Principle 3 — Istidraj: The most subtle form of divine patience.
The Quranic concept of Istidraj (gradual dealing) reveals a profound dimension: Allah may bestow worldly blessings upon persistent sinners, not as a sign of favor, but as a continuation of His forbearance — giving every opportunity for return before any accounting. This concept, explained by Al-Qurtubi, shows that even apparent divine silence in the face of sin is itself an extended mercy.
Principle 4 — The punishment purifies, it does not condemn permanently.
The worldly Hudūd punishment, once carried out, clears the account in this world — but does not automatically clear the account of the Hereafter unless accompanied by sincere repentance.

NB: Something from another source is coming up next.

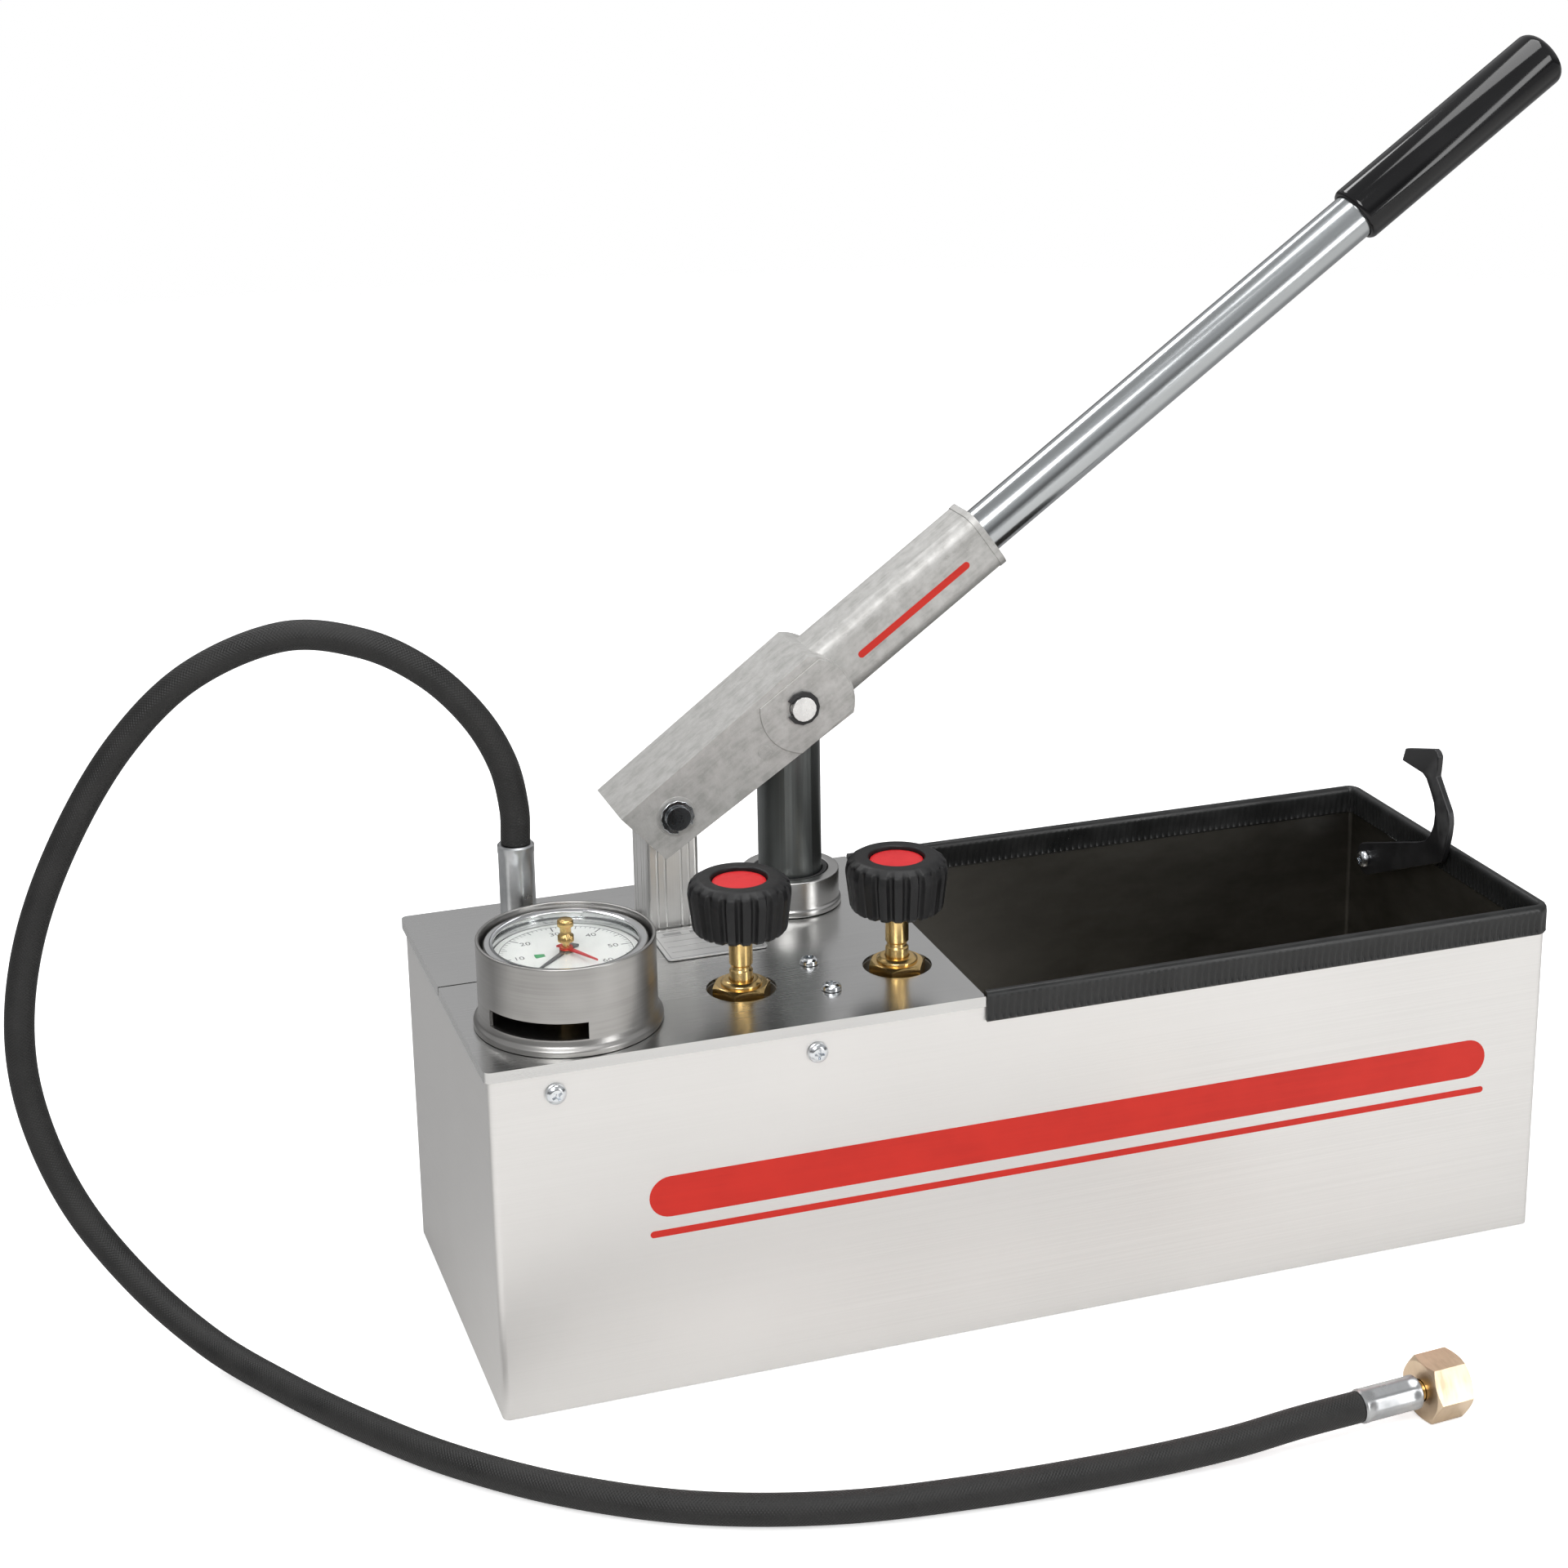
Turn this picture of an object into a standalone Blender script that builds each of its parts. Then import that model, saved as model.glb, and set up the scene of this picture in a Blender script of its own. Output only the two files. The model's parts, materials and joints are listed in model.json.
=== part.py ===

Conversely, sincere repentance clears the Hereafter account even if the worldly punishment must still proceed. This dual system shows that Allah’s justice and His mercy operate on separate tracks — neither cancels the other.
🌿 The Definitive Quranic Statement on Allah’s Forgiveness
“Say: O My servants who have transgressed against themselves — do not despair of the mercy of Allah. Indeed, Allah forgives all sins. He is the Most Forgiving, the Most Merciful.” (39:53)
“And your Lord is the Most Forgiving, Full of Mercy. If He were to seize them for what they earn, He would have hastened the punishment for them — but for them is an appointed time from which they will find no refuge.” (18:58)
These verses stand as the Quran’s own permanent, unconditional rebuttal to any reading of punishment verses that makes Allah seem harsh or unforgiving. Every punishment verse in the Quran is downstream of these overarching declarations — they set the tone and frame the entire system.
The architecture of Quranic justice can be summarized thus: infinite patience → repeated warning → mercy offered → if refused and harm caused to others → measured accountability → and even then, repentance accepted before the final moment.